====== Data for the task

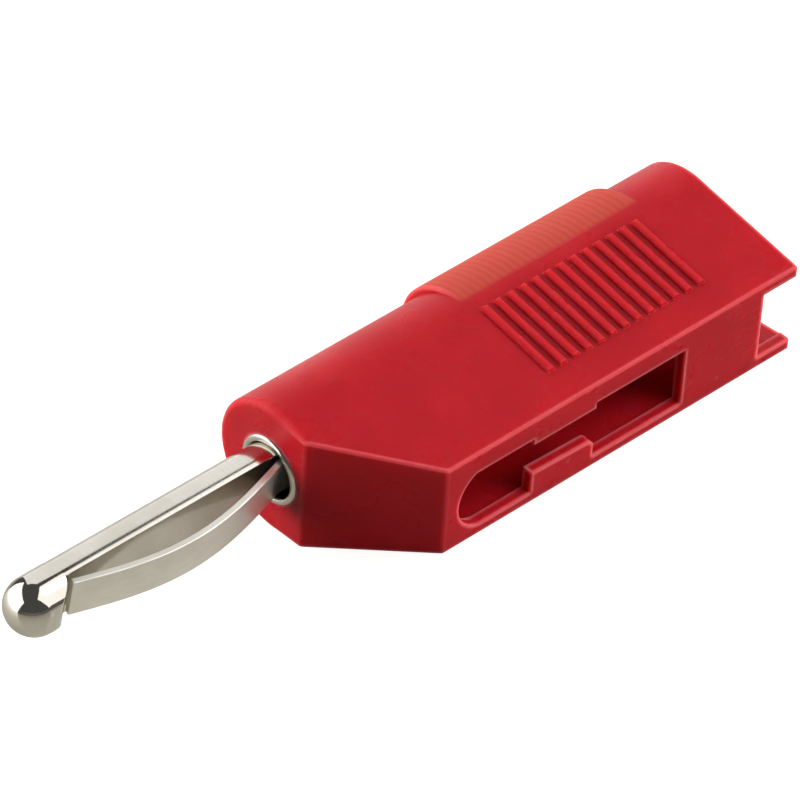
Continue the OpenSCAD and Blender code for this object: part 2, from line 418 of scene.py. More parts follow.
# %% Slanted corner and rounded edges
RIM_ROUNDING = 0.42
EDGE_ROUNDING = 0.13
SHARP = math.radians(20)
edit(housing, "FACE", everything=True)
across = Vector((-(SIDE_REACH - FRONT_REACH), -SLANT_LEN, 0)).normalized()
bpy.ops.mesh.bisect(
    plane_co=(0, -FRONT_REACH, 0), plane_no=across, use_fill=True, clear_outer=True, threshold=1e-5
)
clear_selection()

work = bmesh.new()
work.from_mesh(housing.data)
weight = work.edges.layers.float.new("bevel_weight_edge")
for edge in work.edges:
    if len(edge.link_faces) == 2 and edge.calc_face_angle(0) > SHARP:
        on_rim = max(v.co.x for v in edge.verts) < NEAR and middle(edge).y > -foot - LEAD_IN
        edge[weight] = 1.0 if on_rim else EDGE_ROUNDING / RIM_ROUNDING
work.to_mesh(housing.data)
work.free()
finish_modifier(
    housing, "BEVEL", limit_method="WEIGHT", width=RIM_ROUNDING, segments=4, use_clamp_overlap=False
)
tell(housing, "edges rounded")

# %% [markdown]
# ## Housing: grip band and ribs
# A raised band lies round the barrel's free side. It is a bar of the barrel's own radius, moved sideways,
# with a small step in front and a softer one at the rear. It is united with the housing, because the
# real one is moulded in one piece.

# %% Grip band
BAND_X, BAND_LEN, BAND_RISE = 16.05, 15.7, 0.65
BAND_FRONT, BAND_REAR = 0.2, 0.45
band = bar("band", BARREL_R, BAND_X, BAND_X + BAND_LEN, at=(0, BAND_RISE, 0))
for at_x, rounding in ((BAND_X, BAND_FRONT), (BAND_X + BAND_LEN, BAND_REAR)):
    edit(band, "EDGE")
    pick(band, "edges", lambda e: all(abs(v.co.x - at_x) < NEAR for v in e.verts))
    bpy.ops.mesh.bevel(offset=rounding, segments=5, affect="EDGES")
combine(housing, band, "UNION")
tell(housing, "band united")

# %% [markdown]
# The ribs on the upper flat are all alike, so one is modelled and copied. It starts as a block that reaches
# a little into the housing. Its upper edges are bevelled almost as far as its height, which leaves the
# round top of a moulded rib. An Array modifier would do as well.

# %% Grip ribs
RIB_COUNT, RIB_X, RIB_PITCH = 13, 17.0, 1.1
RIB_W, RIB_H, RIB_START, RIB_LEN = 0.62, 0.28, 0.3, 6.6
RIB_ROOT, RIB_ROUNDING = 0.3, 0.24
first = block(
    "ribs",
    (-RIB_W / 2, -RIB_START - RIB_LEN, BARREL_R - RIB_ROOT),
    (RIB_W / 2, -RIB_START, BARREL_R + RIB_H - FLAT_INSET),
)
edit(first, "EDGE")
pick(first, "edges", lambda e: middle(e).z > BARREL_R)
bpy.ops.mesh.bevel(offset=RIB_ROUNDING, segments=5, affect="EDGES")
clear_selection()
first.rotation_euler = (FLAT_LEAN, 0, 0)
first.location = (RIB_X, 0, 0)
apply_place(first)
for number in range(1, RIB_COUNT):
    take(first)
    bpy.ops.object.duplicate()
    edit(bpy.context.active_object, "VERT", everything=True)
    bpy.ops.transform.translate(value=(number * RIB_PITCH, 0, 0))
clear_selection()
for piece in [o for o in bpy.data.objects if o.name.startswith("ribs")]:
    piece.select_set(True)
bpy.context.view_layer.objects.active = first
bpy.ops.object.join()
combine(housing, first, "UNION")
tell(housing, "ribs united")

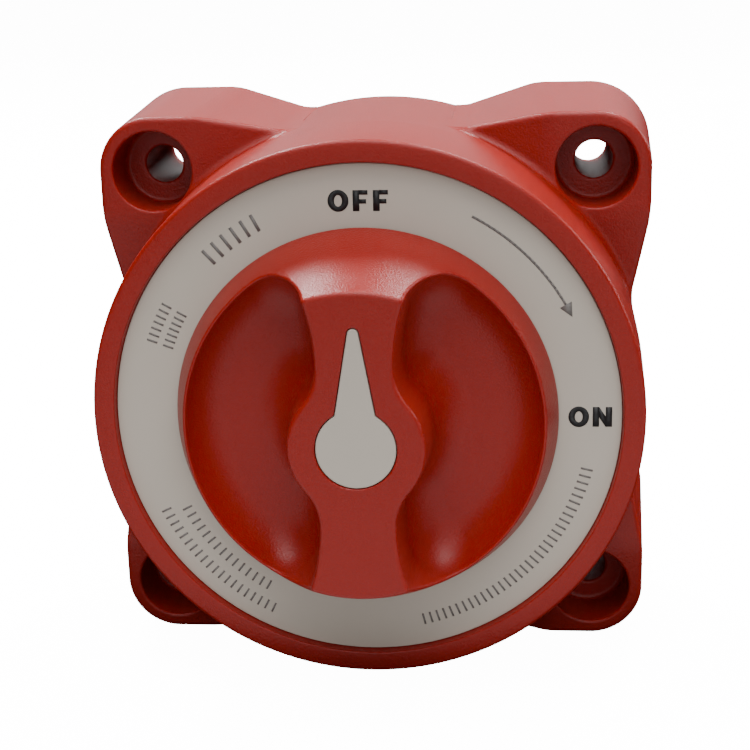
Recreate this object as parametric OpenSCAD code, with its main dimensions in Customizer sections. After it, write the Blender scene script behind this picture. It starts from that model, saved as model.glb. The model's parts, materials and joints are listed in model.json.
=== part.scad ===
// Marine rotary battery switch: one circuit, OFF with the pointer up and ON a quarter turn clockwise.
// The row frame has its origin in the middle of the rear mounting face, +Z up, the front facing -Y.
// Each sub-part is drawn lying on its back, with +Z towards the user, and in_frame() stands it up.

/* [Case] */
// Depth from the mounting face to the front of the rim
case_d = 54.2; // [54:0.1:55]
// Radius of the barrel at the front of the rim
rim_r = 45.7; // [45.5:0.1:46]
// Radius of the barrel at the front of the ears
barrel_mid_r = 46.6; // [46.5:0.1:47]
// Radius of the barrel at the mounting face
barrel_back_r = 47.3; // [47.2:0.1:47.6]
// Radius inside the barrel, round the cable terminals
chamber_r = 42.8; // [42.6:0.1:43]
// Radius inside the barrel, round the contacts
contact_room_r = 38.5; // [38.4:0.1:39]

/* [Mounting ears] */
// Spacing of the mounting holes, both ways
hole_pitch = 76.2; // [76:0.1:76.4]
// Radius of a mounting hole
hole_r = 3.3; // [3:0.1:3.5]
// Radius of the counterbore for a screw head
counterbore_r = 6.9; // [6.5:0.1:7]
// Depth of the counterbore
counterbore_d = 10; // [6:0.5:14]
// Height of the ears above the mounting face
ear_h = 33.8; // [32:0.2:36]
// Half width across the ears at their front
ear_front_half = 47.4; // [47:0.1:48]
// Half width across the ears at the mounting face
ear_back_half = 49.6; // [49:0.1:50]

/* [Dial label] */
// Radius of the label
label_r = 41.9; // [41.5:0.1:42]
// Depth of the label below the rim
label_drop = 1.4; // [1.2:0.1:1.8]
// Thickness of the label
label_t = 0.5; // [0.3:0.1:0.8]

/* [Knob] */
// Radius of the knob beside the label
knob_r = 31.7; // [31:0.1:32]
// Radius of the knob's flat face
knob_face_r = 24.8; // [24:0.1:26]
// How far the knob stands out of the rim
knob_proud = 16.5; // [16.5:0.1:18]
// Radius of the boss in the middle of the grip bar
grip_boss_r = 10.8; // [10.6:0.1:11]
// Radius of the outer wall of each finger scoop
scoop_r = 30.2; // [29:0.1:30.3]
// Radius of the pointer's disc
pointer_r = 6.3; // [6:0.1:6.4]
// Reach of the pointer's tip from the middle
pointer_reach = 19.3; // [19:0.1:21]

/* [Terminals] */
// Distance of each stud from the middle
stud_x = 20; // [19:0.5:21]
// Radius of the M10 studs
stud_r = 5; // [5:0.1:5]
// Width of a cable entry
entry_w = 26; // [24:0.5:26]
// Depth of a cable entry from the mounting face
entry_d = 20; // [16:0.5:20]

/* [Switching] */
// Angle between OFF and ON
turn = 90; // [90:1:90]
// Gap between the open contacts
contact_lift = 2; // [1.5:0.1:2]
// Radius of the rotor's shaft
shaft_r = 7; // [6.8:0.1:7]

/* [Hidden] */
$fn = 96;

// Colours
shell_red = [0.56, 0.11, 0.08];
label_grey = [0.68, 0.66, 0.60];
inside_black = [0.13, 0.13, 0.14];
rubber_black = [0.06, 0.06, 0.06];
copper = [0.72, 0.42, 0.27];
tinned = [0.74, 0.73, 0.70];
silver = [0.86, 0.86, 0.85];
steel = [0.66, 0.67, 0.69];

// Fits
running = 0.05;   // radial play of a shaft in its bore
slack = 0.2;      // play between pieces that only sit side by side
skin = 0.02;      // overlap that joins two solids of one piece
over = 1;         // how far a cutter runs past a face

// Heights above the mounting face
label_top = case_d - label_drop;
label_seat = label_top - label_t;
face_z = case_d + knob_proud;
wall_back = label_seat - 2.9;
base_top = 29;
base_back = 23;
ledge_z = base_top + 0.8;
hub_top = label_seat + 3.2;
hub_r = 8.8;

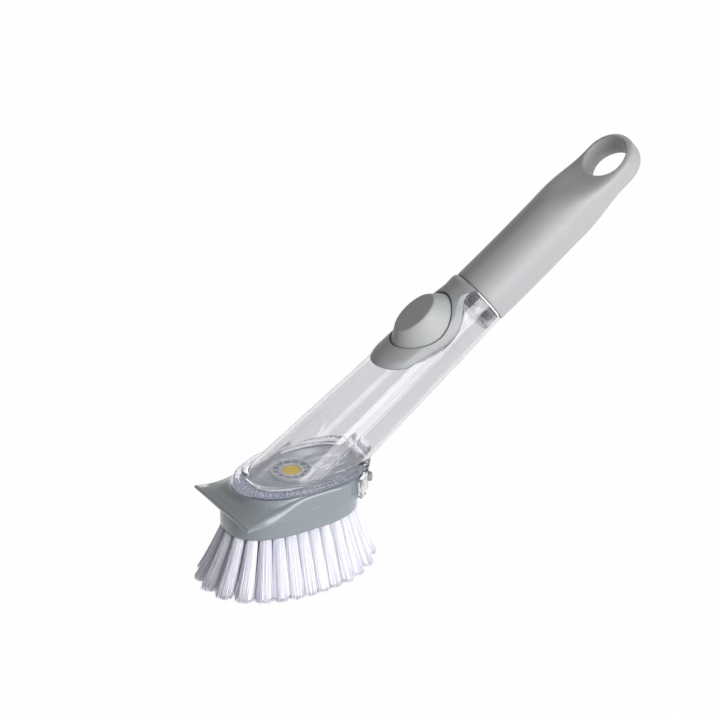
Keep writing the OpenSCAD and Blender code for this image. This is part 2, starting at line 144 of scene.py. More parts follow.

============

- Goal -
Write out every entry verbatim.

- Final result -
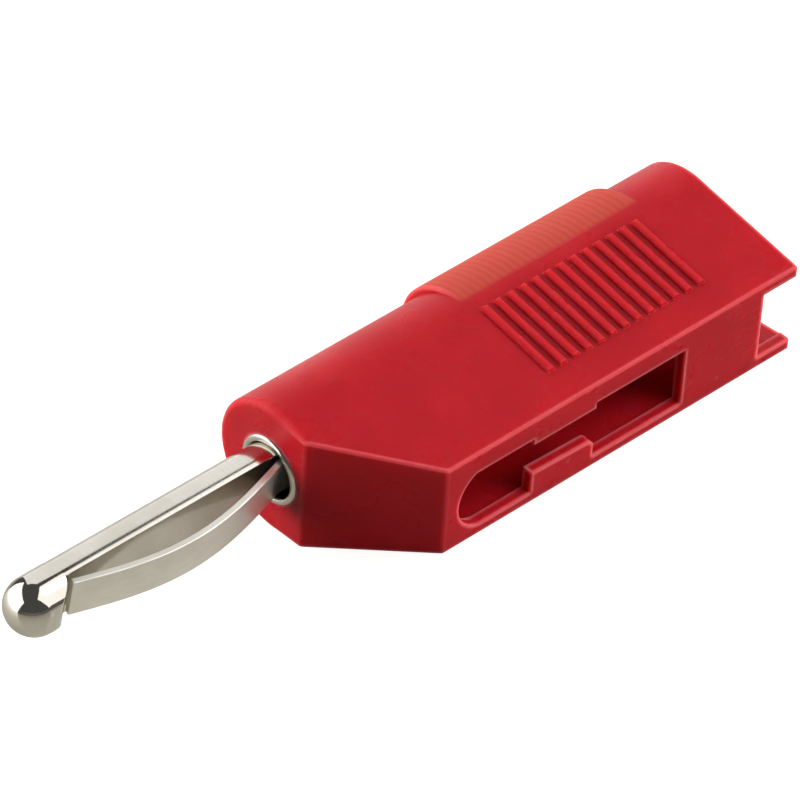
Continue the OpenSCAD and Blender code for this object: part 2, from line 418 of scene.py. More parts follow.
# %% Slanted corner and rounded edges
RIM_ROUNDING = 0.42
EDGE_ROUNDING = 0.13
SHARP = math.radians(20)
edit(housing, "FACE", everything=True)
across = Vector((-(SIDE_REACH - FRONT_REACH), -SLANT_LEN, 0)).normalized()
bpy.ops.mesh.bisect(
    plane_co=(0, -FRONT_REACH, 0), plane_no=across, use_fill=True, clear_outer=True, threshold=1e-5
)
clear_selection()

work = bmesh.new()
work.from_mesh(housing.data)
weight = work.edges.layers.float.new("bevel_weight_edge")
for edge in work.edges:
    if len(edge.link_faces) == 2 and edge.calc_face_angle(0) > SHARP:
        on_rim = max(v.co.x for v in edge.verts) < NEAR and middle(edge).y > -foot - LEAD_IN
        edge[weight] = 1.0 if on_rim else EDGE_ROUNDING / RIM_ROUNDING
work.to_mesh(housing.data)
work.free()
finish_modifier(
    housing, "BEVEL", limit_method="WEIGHT", width=RIM_ROUNDING, segments=4, use_clamp_overlap=False
)
tell(housing, "edges rounded")

# %% [markdown]
# ## Housing: grip band and ribs
# A raised band lies round the barrel's free side. It is a bar of the barrel's own radius, moved sideways,
# with a small step in front and a softer one at the rear. It is united with the housing, because the
# real one is moulded in one piece.

# %% Grip band
BAND_X, BAND_LEN, BAND_RISE = 16.05, 15.7, 0.65
BAND_FRONT, BAND_REAR = 0.2, 0.45
band = bar("band", BARREL_R, BAND_X, BAND_X + BAND_LEN, at=(0, BAND_RISE, 0))
for at_x, rounding in ((BAND_X, BAND_FRONT), (BAND_X + BAND_LEN, BAND_REAR)):
    edit(band, "EDGE")
    pick(band, "edges", lambda e: all(abs(v.co.x - at_x) < NEAR for v in e.verts))
    bpy.ops.mesh.bevel(offset=rounding, segments=5, affect="EDGES")
combine(housing, band, "UNION")
tell(housing, "band united")

# %% [markdown]
# The ribs on the upper flat are all alike, so one is modelled and copied. It starts as a block that reaches
# a little into the housing. Its upper edges are bevelled almost as far as its height, which leaves the
# round top of a moulded rib. An Array modifier would do as well.

# %% Grip ribs
RIB_COUNT, RIB_X, RIB_PITCH = 13, 17.0, 1.1
RIB_W, RIB_H, RIB_START, RIB_LEN = 0.62, 0.28, 0.3, 6.6
RIB_ROOT, RIB_ROUNDING = 0.3, 0.24
first = block(
    "ribs",
    (-RIB_W / 2, -RIB_START - RIB_LEN, BARREL_R - RIB_ROOT),
    (RIB_W / 2, -RIB_START, BARREL_R + RIB_H - FLAT_INSET),
)
edit(first, "EDGE")
pick(first, "edges", lambda e: middle(e).z > BARREL_R)
bpy.ops.mesh.bevel(offset=RIB_ROUNDING, segments=5, affect="EDGES")
clear_selection()
first.rotation_euler = (FLAT_LEAN, 0, 0)
first.location = (RIB_X, 0, 0)
apply_place(first)
for number in range(1, RIB_COUNT):
    take(first)
    bpy.ops.object.duplicate()
    edit(bpy.context.active_object, "VERT", everything=True)
    bpy.ops.transform.translate(value=(number * RIB_PITCH, 0, 0))
clear_selection()
for piece in [o for o in bpy.data.objects if o.name.startswith("ribs")]:
    piece.select_set(True)
bpy.context.view_layer.objects.active = first
bpy.ops.object.join()
combine(housing, first, "UNION")
tell(housing, "ribs united")

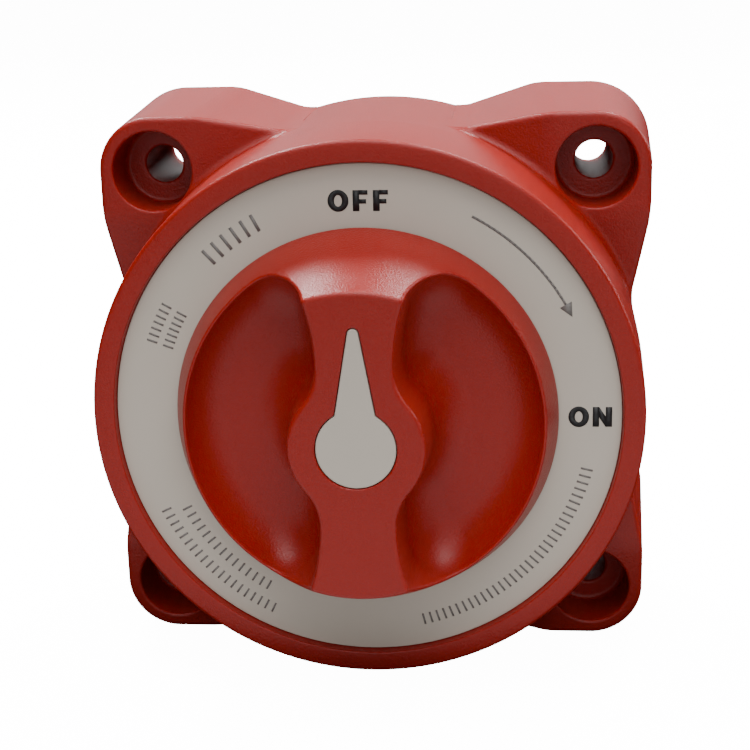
Recreate this object as parametric OpenSCAD code, with its main dimensions in Customizer sections. After it, write the Blender scene script behind this picture. It starts from that model, saved as model.glb. The model's parts, materials and joints are listed in model.json.
=== part.scad ===
// Marine rotary battery switch: one circuit, OFF with the pointer up and ON a quarter turn clockwise.
// The row frame has its origin in the middle of the rear mounting face, +Z up, the front facing -Y.
// Each sub-part is drawn lying on its back, with +Z towards the user, and in_frame() stands it up.

/* [Case] */
// Depth from the mounting face to the front of the rim
case_d = 54.2; // [54:0.1:55]
// Radius of the barrel at the front of the rim
rim_r = 45.7; // [45.5:0.1:46]
// Radius of the barrel at the front of the ears
barrel_mid_r = 46.6; // [46.5:0.1:47]
// Radius of the barrel at the mounting face
barrel_back_r = 47.3; // [47.2:0.1:47.6]
// Radius inside the barrel, round the cable terminals
chamber_r = 42.8; // [42.6:0.1:43]
// Radius inside the barrel, round the contacts
contact_room_r = 38.5; // [38.4:0.1:39]

/* [Mounting ears] */
// Spacing of the mounting holes, both ways
hole_pitch = 76.2; // [76:0.1:76.4]
// Radius of a mounting hole
hole_r = 3.3; // [3:0.1:3.5]
// Radius of the counterbore for a screw head
counterbore_r = 6.9; // [6.5:0.1:7]
// Depth of the counterbore
counterbore_d = 10; // [6:0.5:14]
// Height of the ears above the mounting face
ear_h = 33.8; // [32:0.2:36]
// Half width across the ears at their front
ear_front_half = 47.4; // [47:0.1:48]
// Half width across the ears at the mounting face
ear_back_half = 49.6; // [49:0.1:50]

/* [Dial label] */
// Radius of the label
label_r = 41.9; // [41.5:0.1:42]
// Depth of the label below the rim
label_drop = 1.4; // [1.2:0.1:1.8]
// Thickness of the label
label_t = 0.5; // [0.3:0.1:0.8]

/* [Knob] */
// Radius of the knob beside the label
knob_r = 31.7; // [31:0.1:32]
// Radius of the knob's flat face
knob_face_r = 24.8; // [24:0.1:26]
// How far the knob stands out of the rim
knob_proud = 16.5; // [16.5:0.1:18]
// Radius of the boss in the middle of the grip bar
grip_boss_r = 10.8; // [10.6:0.1:11]
// Radius of the outer wall of each finger scoop
scoop_r = 30.2; // [29:0.1:30.3]
// Radius of the pointer's disc
pointer_r = 6.3; // [6:0.1:6.4]
// Reach of the pointer's tip from the middle
pointer_reach = 19.3; // [19:0.1:21]

/* [Terminals] */
// Distance of each stud from the middle
stud_x = 20; // [19:0.5:21]
// Radius of the M10 studs
stud_r = 5; // [5:0.1:5]
// Width of a cable entry
entry_w = 26; // [24:0.5:26]
// Depth of a cable entry from the mounting face
entry_d = 20; // [16:0.5:20]

/* [Switching] */
// Angle between OFF and ON
turn = 90; // [90:1:90]
// Gap between the open contacts
contact_lift = 2; // [1.5:0.1:2]
// Radius of the rotor's shaft
shaft_r = 7; // [6.8:0.1:7]

/* [Hidden] */
$fn = 96;

// Colours
shell_red = [0.56, 0.11, 0.08];
label_grey = [0.68, 0.66, 0.60];
inside_black = [0.13, 0.13, 0.14];
rubber_black = [0.06, 0.06, 0.06];
copper = [0.72, 0.42, 0.27];
tinned = [0.74, 0.73, 0.70];
silver = [0.86, 0.86, 0.85];
steel = [0.66, 0.67, 0.69];

// Fits
running = 0.05;   // radial play of a shaft in its bore
slack = 0.2;      // play between pieces that only sit side by side
skin = 0.02;      // overlap that joins two solids of one piece
over = 1;         // how far a cutter runs past a face

// Heights above the mounting face
label_top = case_d - label_drop;
label_seat = label_top - label_t;
face_z = case_d + knob_proud;
wall_back = label_seat - 2.9;
base_top = 29;
base_back = 23;
ledge_z = base_top + 0.8;
hub_top = label_seat + 3.2;
hub_r = 8.8;

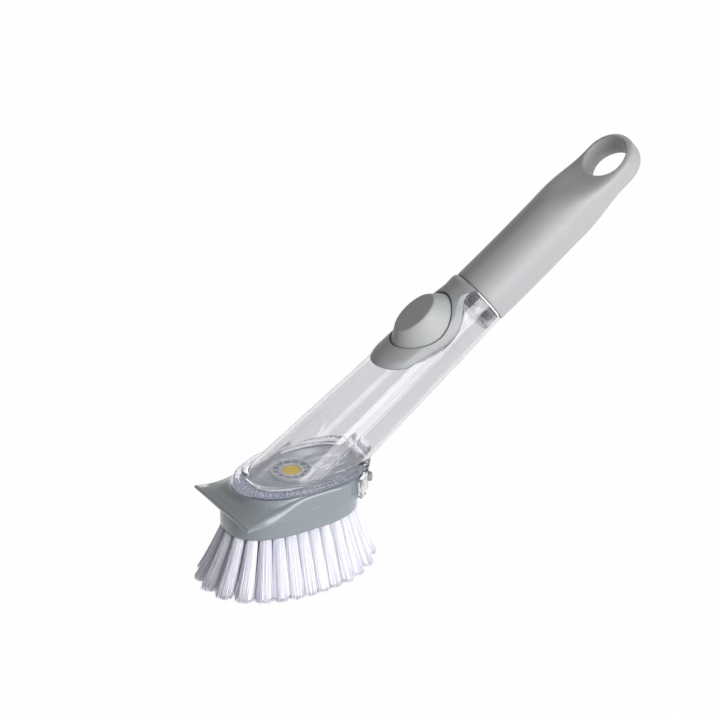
Keep writing the OpenSCAD and Blender code for this image. This is part 2, starting at line 144 of scene.py. More parts follow.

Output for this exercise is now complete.